A Moustache, Poison and Blue Glasses: Svend Novrup. Bromley Books. 190 pages paperback, ISBN 0-9531729-1-0

Svend Nordrup is a Dane who commentates on cycling for Eurosport, with that slightly different Scandinavian perspective on the Tour de France – a performance which a Frenchman may take for granted may look eccentric further north, where cycling traditions are different. Most of the stories are fairly well-known: the Tour's origins in the hands of an anti-Semitic newspaper owner (after World War II L'Auto was abolished for Nazi collaboration); the first, terrifying stages in the high mountains, and Lapize's cry of 'Murderers!'; Eugene Christophe in the blacksmith's forge; the remarkable life and bizarre death of Ottavio Bottechia; Coppi and Bartali; Anquetil and the aftermath of the barbecue in Andorra; Raphael Geminiani losing in 1958; Vietto's heroic sacrifices in 1934; Lemond's eight-second win; and Lance Armstrong's return to victory. Some are less well-known: the rich Count Pépin de Gontaud the first man (1907) to buy domestiques to help him finish the Tour, an offence Desgrange punished with disqualification (of the domestiques) in later years; Erich Bautz in the yellow jersey in 1937.
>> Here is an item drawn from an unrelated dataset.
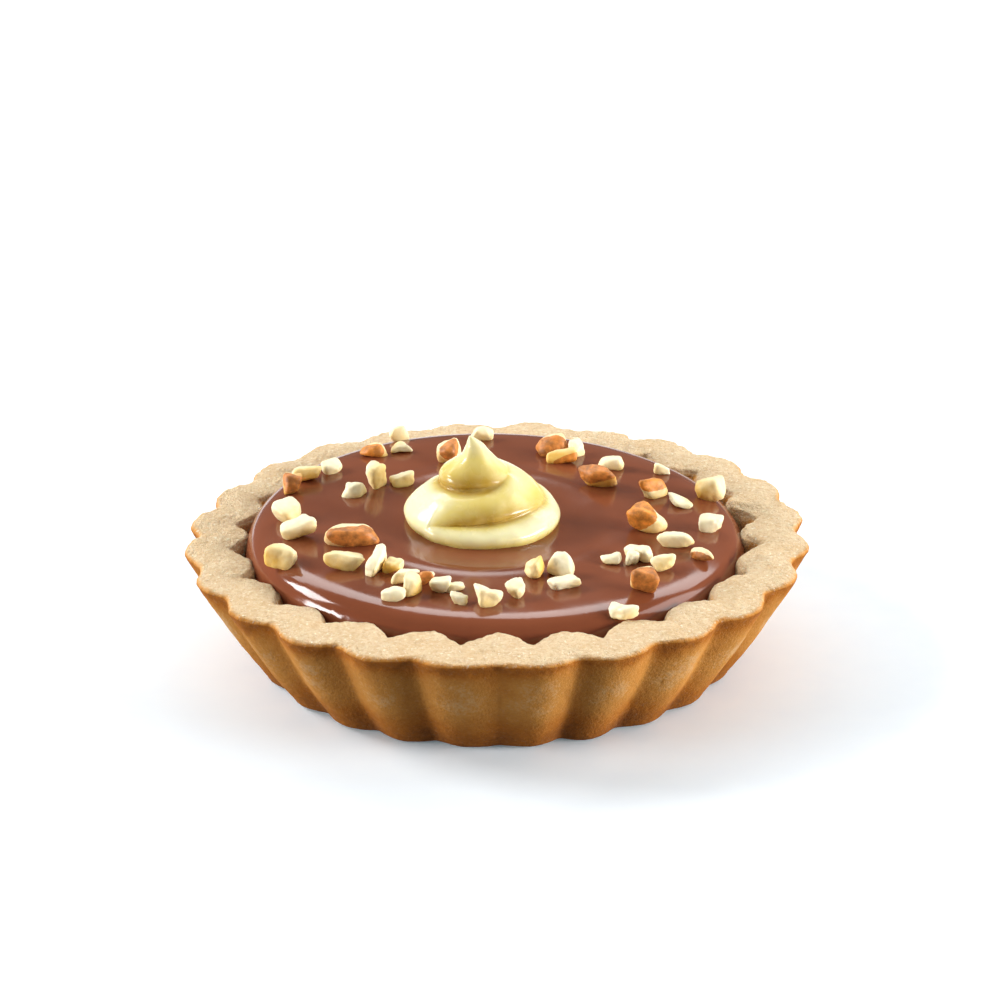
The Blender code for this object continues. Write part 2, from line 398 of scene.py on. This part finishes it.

It's not difficult to see that the book's been compiled with an eye to the international market, with something for readers of most European nationalities, plus the Americans. But about Opperman's remarkable 1928 ride, or any other Australians. But Brian Robinson's huge stage win is there.

Some of the pieces are specifically Danish, so we have Riis in the polka-dot jersey. In others the star is not the centre, but his Danish domestique, as in the case of Leif Mortensen and Ocaña, and the story of how Mogens Frey successfully protested against the riding of his own team leader Agostinho. Frey got his stage win, the first by a Dane, and filled his countrymen with pride, but it did his career no good at all.

Translator Anne-Marie has successfully captured the flavour of Scandinavian style and humour – not easy because the pieces range widely in approach. One is told like a talk by a German professor, another is a bedtime story for a child.

There are errors, of course, some of which shouldn't have got this far. Not only did Bobet not win the 1958 Giro (he was 4th), he never won it. Vietto didn't make the podium in 1947 – he was 5th, not third. The Peyresourde is in the Pyrenees, not the Alps. The picture of Gaul in the mountain snow is from the Giro, not the Tour as is implied. Coppi's lead on Bartali in the 1949 Tour was 10, not 15 minutes: minor blemishes in an otherwise delightful and thoroughly enjoyable slant on the Great Race.

And the title? Gustave Garrigou, the 1911 winner, rode a stage in dark glasses and a false moustache to mislead the people of Rouen who had threatened to lynch him.